Несколько лет тому назад Юлия Кристева, под влиянием работ Бахтина, особенно его сочинений о Достоевском, предложила разграничение между монологическими и диалогическими произведениями. Представляется, что это разграничение имеет верную направленность, но совершенно не достигает своей цели, поскольку, подобно тому как понятие карнавала у Бахтина обозначает форму того, что уже не имеет формы и в результате, как и любой ритуал, остается пленником формализма, понятие диалогического подрывает структуры всеми возможными способами, чтобы максимально ослабить их жесткость, умножает внутри них замещения и колебания, но тем не менее в конечном итоге остается пленником лингвистического структурализма. Избежать этого можно, только осознав, что итог этих операций всегда сводится к нулю, и это разом избавило бы нас от всякой методологической вычурности и, наконец, позволило бы нам выйти к двойникам, то есть к наиболее существенному.

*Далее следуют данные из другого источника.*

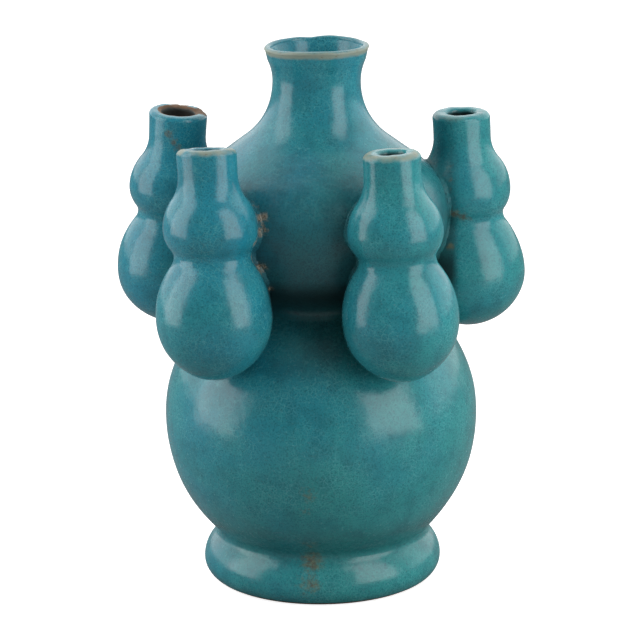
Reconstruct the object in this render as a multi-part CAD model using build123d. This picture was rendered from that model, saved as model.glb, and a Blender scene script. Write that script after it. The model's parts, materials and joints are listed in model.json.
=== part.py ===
from build123d import *
from math import atan2, cos, radians, sin, sqrt, tan
import os

# A double gourd vase with five small gourd vases luted round its waist.
# Millimetres and degrees. The origin is the centre of the resting foot, +Z is up and
# -Y is the front. Radii are outer radii, and a height is the rise from the level before it.

# Main body, outside
foot_radius = 46.0
foot_rest_radius = 41.2
foot_widest_height = 7.0
groove_height = 18.6
groove_radius = 41.0
lower_bulb_radius = 60.2
lower_bulb_low = 45.9
lower_bulb_high = 48.5
waist_radius = 34.0
upper_bulb_radius = 49.8
upper_bulb_low = 32.6
upper_bulb_high = 50.9
throat_radius = 16.8
neck_height = 13.5
lip_height = 5.4
lip_root_radius = 18.7
mouth_radius = 20.0

# Main body, inside
wall = 4.0
lip_thickness = 2.5
floor_thickness = 5.0
floor_radius = 33.0
foot_inner_radius = 34.0
neck_bore_radius = 13.4
neck_bore_drop = 13.0

# Every stretch between a wide and a narrow place is two arcs. The first share says how
# much of it they take, with a straight stretch left between them where it is under 1.
# The second is the wide place's arc, as a share of the two radii together.
foot_shares = (1.0, 0.8)
lower_bulb_base_shares = (1.0, 0.95)
lower_bulb_shoulder_shares = (1.0, 0.95)
upper_bulb_base_shares = (1.0, 0.88)
upper_bulb_shoulder_shares = (0.6, 0.45)
neck_seam_share = 0.7
lip_round_share = 0.45

# Slip, the liquid clay that lutes the pieces together
slip_joint = 0.4
seam_roll_radius = 1.6
gourd_slip = 1.6

# Small gourds, all thrown alike
gourd_bulb_radius = 22.0
gourd_bulb_drop = 23.8
gourd_bulb_rise = 23.2
gourd_waist_radius = 14.5
gourd_lobe_radius = 18.0
gourd_lobe_low = 10.4
gourd_lobe_high = 20.0
gourd_neck_radius = 11.1
gourd_spout_height = 10.2
gourd_rim_radius = 11.4
gourd_wall = 3.5
gourd_bore_radius = 5.6
gourd_bore_length = 14.0
gourd_bulb_shares = (1.0, 0.85)
gourd_lobe_base_shares = (1.0, 0.75)
gourd_lobe_shoulder_shares = (1.0, 0.55)
gourd_rim_outer_share = 0.42
gourd_rim_inner_share = 0.28

# How deep the small gourds are pressed into the upper bulb and the lower bulb's shoulder
lobe_seat = 9.2
bulb_seat = 1.2

# How the small gourds differ: turn from the front towards +X, lean of the spout inwards
# and sideways, and shares of the common ring radius and of the common bore
gourd_lean = 3.2
gourd_turns = {
    "front_left": -37.4,
    "front_right": 34.4,
    "back_right": 109.2,
    "back": 180.0,
    "back_left": 252.9,
}
gourd_inward_leans = {
    "front_left": 3.6,
    "front_right": 3.3,
    "back_right": 2.6,
    "back": 3.2,
    "back_left": 3.4,
}
gourd_sideways_leans = {
    "front_left": -3.9,
    "front_right": -1.4,
    "back_right": -0.4,
    "back": 0.8,
    "back_left": 1.8,
}
gourd_ring_shares = {
    "front_left": 1.01,
    "front_right": 0.99,
    "back_right": 0.985,
    "back": 1.0,
    "back_left": 1.015,
}
gourd_bore_shares = {
    "front_left": 1.03,
    "front_right": 0.9,
    "back_right": 0.95,
    "back": 1.0,
    "back_left": 1.2,
}

# Levels and radii that follow
belly_level = groove_height + lower_bulb_low
waist_level = belly_level + lower_bulb_high
upper_belly_level = waist_level + upper_bulb_low
throat_level = upper_belly_level + upper_bulb_high
mouth_level = throat_level + neck_height
floor_level = groove_height + floor_thickness
neck_seam_level = upper_belly_level + neck_seam_share * upper_bulb_high
gourd_lobe_level = gourd_bulb_rise + gourd_lobe_low
gourd_neck_level = gourd_lobe_level + gourd_lobe_high
gourd_rim_level = gourd_neck_level + gourd_spout_height
gourd_ring_radius = upper_bulb_radius + gourd_lobe_radius - lobe_seat
half_joint = slip_joint / 2


def arcs_between(wide, narrow, shares):
    # The angle that both arcs turn through, and their radii at the wide and narrow place.
    reach = wide[0] - narrow[0]
    rise = abs(narrow[1] - wide[1])
    angle = (1 + shares[0]) * atan2(reach, rise)
    radii = (rise * tan(angle) - reach) / (1 / cos(angle) - 1)
    return angle, shares[1] * radii, (1 - shares[1]) * radii


def flank(wide, narrow, shares):
    # The outline from a wide place, where it is upright, to a narrow one above or below.
    angle, wide_arc, narrow_arc = arcs_between(wide, narrow, shares)
    way = 1 if narrow[1] > wide[1] else -1
    leaves = (wide[0] - wide_arc * (1 - cos(angle)), wide[1] + way * wide_arc * sin(angle))
    meets = (narrow[0] + narrow_arc * (1 - cos(angle)), narrow[1] - way * narrow_arc * sin(angle))
    edges = [TangentArc(wide, leaves, tangent=(0, way))]
    if shares[0] < 1:
        edges.append(Line(leaves, meets))
        leaves = meets
    edges.append(TangentArc(narrow, leaves, tangent=(0, -way)))
    return edges


def round_bottom(radius, drop):
    # A round arc under one that is upright at the widest place, level 0. As on an
    # ellipse, the deeper the drop is beside the radius, the tighter the arc under it.
    under = radius * (radius / drop) ** 2
    spare = radius - under
    centre_drop = drop - under
    beyond = (centre_drop**2 - spare**2) / (2 * spare)
    lift = under / (beyond + spare)
    meets = (lift * beyond, -centre_drop - lift * centre_drop)
    return [
        TangentArc((0, -drop), meets, tangent=(1, 0)),
        TangentArc((radius, 0), meets, tangent=(0, -1)),
    ]


def spun(outline):
    # A half section, drawn as radius and height, turned round the upright axis.
    return revolve(Plane.XZ * outline, Axis.Z)


def band(low, high):
    # A strip that holds every radius between two levels.
    reach = 2 * (lower_bulb_radius + foot_radius)
    return Pos(0, (low + high) / 2) * Rectangle(reach, high - low)


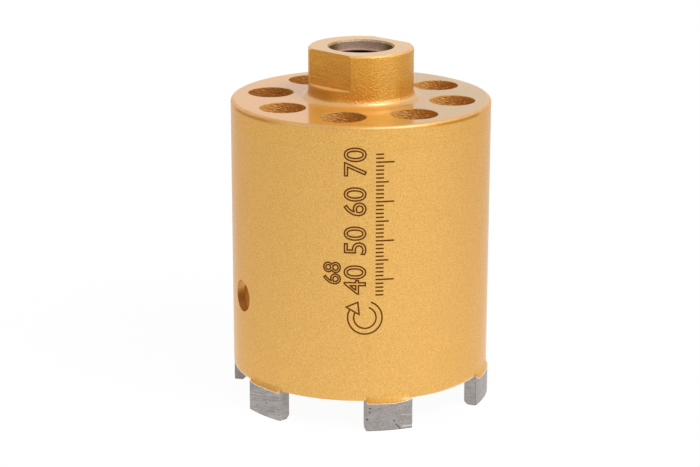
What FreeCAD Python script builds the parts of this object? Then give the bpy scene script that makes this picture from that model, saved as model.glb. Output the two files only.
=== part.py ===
import FreeCAD, Part
import math
import os
from FreeCAD import Vector

# A core cutter for dry drilling in masonry: a steel tube with sintered cutting tips brazed round its
# open rim, closed by a turned end cap whose threaded hub screws onto a drill arbor.
# Millimetres and degrees. The origin is on the axis, in the plane of the tips' cutting edges, and +Z
# runs up the tube to the hub. Angles round the axis start at -Y, the front, and turn towards +X.

# Cutting tips
CUT_DIAMETER = 68.0
TIP_COUNT = 6
TIP_WIDTH = 12.0
TIP_THICKNESS = 3.2
TIP_HEIGHT = 8.0
TIP_START_ANGLE = 12.6
TIP_INNER_CHAMFER = 0.9

# Tube, which runs inside the cut circle so that only the tips rub
SIDE_CLEARANCE = 0.5
TUBE_WALL = 2.0
TUBE_LENGTH = 64.9

# Brazed joint over each tip: the tube's end swells out to meet the tip, which stands proud of it
BRAZE_RISE = 1.05
BRAZE_DROP = 0.5
BRAZE_INSET = 0.6

# Holes in the tube's side, through which a stuck core is levered out
SIDE_HOLE_COUNT = 2
SIDE_HOLE_DIAMETER = 8.2
SIDE_HOLE_HEIGHT = 29.5
SIDE_HOLE_ANGLE = -65.0

# End cap: a flange that sits on the tube's end, and a spigot that centres it in the bore
FLANGE_THICKNESS = 6.0
FLANGE_RIM_ROUND = 0.9
SPIGOT_LENGTH = 3.0
SPIGOT_CLEARANCE = 0.05
SPIGOT_LEAD_IN = 0.6

# Dust holes through the end cap
DUST_HOLE_COUNT = 8
DUST_HOLE_DIAMETER = 11.8
DUST_HOLE_CIRCLE = 47.5
DUST_HOLE_START_ANGLE = -11.1

# Hub, with two flats for a spanner
HUB_DIAMETER = 27.1
HUB_HEIGHT = 13.2
HUB_ROOT_FILLET = 2.2
HUB_TOP_CHAMFER = 0.45
ACROSS_FLATS = 23.0
FLAT_HEIGHT = 9.2
FLAT_ANGLE = -43.2
FLAT_FLOOR_FILLET = 0.4

# Threaded bore, at its minor diameter, with a plain recess at the mouth
THREAD_DIAMETER = 16.0
THREAD_PITCH = 2.0
THREAD_LEAD_IN = 0.5
RECESS_DIAMETER = 16.4
RECESS_DEPTH = 2.5
MOUTH_CHAMFER = 0.45

# Shapes that follow from the dimensions above
BASIC_THREAD_CUT = 1.0825
FRONT = -90.0
CUTTER_OVERRUN = 5.0
SLANT_LEAST = 1e-6
CUT_RADIUS = CUT_DIAMETER / 2
TUBE_RADIUS = CUT_RADIUS - SIDE_CLEARANCE
BORE_RADIUS = TUBE_RADIUS - TUBE_WALL
JOINT_RADIUS = CUT_RADIUS - SIDE_CLEARANCE * BRAZE_DROP / (BRAZE_RISE + BRAZE_DROP)
TUBE_TOP = TIP_HEIGHT + TUBE_LENGTH
FLANGE_TOP = TUBE_TOP + FLANGE_THICKNESS
HUB_TOP = FLANGE_TOP + HUB_HEIGHT
THREAD_MINOR_RADIUS = (THREAD_DIAMETER - BASIC_THREAD_CUT * THREAD_PITCH) / 2


def unit(vector):
    """A copy of the vector with a length of one."""
    return Vector(vector).normalize()


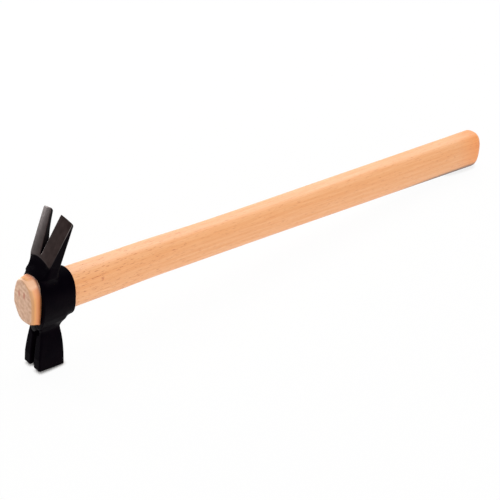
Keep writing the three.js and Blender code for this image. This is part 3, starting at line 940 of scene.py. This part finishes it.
for operation, attribute in (("COSINE", "half_width"), ("SINE", "half_height")):
    wave = add(loft, "ShaderNodeMath", {"operation": operation}, i0=turn)
    way = add(loft, "ShaderNodeMath", {"operation": "SIGN"}, i0=wave)
    wave = add(loft, "ShaderNodeMath", {"operation": "ABSOLUTE"}, i0=wave)
    wave = add(loft, "ShaderNodeMath", {"operation": "POWER"}, i0=wave, i1=exponent)
    way = add(loft, "ShaderNodeMath", {"operation": "MULTIPLY"}, i0=way, i1=wave)
    ways.append(add(loft, "ShaderNodeMath", {"operation": "MULTIPLY"}, i0=way, i1=sampled[attribute]))
ring_place = add(loft, "ShaderNodeCombineXYZ", X=reach.outputs["X"], Y=ways[0], Z=ways[1])
rings = add(loft, "GeometryNodeSetPosition", Geometry=grid.outputs["Mesh"], Position=ring_place)
rings = add(loft, "GeometryNodeMergeByDistance", Geometry=rings, Distance=ring_merge)
rings = add(loft, "GeometryNodeRealizeInstances", Geometry=rings)
rings = add(loft, "GeometryNodeSetMaterial", Geometry=rings, Material=given.outputs["Finish"])
add(loft, "NodeGroupOutput", Geometry=rings)
print("the loft's tree has", len(loft.nodes), "nodes")

# %% Loft the stick
spine = bpy.data.meshes.new("spine")
spine.from_pydata([(reach, 0, 0) for reach in stations[:, 0]],
                  [(k, k + 1) for k in range(len(stations) - 1)], [])
powers = np.where(stations[:, 0] < shoulder + 0.01, head_end_power, wood_power)
for name, values in (("half_width", stations[:, 1]), ("half_height", stations[:, 2]), ("power", powers)):
    spine.attributes.new(name, "FLOAT", "POINT").data.foreach_set("value", values.astype(np.float32))
blank = bpy.data.objects.new("handle_blank", spine)
scene.collection.objects.link(blank)
lofting = blank.modifiers.new("loft", "NODES")
lofting.node_group = loft
sockets = {item.name: item.identifier for item in loft.interface.items_tree if item.in_out == "INPUT"}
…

В произведениях, которые можно назвать «расколотыми надвое», мы обнаружили инструмент анализа, который прежде всего и преимущественно применяется к произведениям, в которых этот раскол еще не проявился. Нельзя сказать, что критика специалистов отвергает этот инструмент; она его даже не видит. Чтобы объяснить этот странный феномен, надо признать, что двойники и ослепление в отношении двойников не имеют локальной сферы действия, ограниченной произведениями, в которых они проявляются. Мы постепенно приходим к тому, чтобы определить более широкую сферу приложения намечающихся здесь принципов анализа, распространить их применение на критические и литературные произведения, которые, похоже, игнорируют этот перелом не потому, что являются принципиально другими, полностью чуждыми тому, что он открывает, а потому, что не извлекают из него никакого опыта.
2
Мне могут сказать, что «Падение» не является шедевром. Для начала надо учесть, что это суждение отчасти представляет собой дань моде, в нем проявляется скрытое недоверие к темам, способным завести чересчур далеко, недоверие, которое, в конечном счете, является частью современного непоколебимого отказа признавать двойников. Однако можно согласиться, что «Падение» не обладает таким неоспоримым превосходством над «Посторонним», как «Вечный муж» над ранними произведениями Достоевского. Это справедливо, но, возможно, справедливо прежде всего по причинам, касающимся формы и даже жанра, но не затрагивающим существа романа, хотя и затемняющим в какой–то мере его блеск. Камю слишком прямо критикует здесь свои предыдущие произведения, чтобы не оказаться в слишком сильной зависимости от них. «Падение» не удалось в полной мере как художественное произведение. В то же время оно остается слишком вымышленным, чтобы его можно было прочитать и оценить в его подлинном качестве литературного и интеллектуального признания, — жанр, к которому лишь притронулся Сартр периода написания «Слов» и который, возможно, пора было наконец создать. «Падение» не обрело своего собственного голоса в мире, где собственно романное творчество, быть может, уже не является возможным. Его в высшей степени критический характер делает его особенно ценным для нас в рассматриваемом здесь плане, но ослабляет как самостоятельное произведение.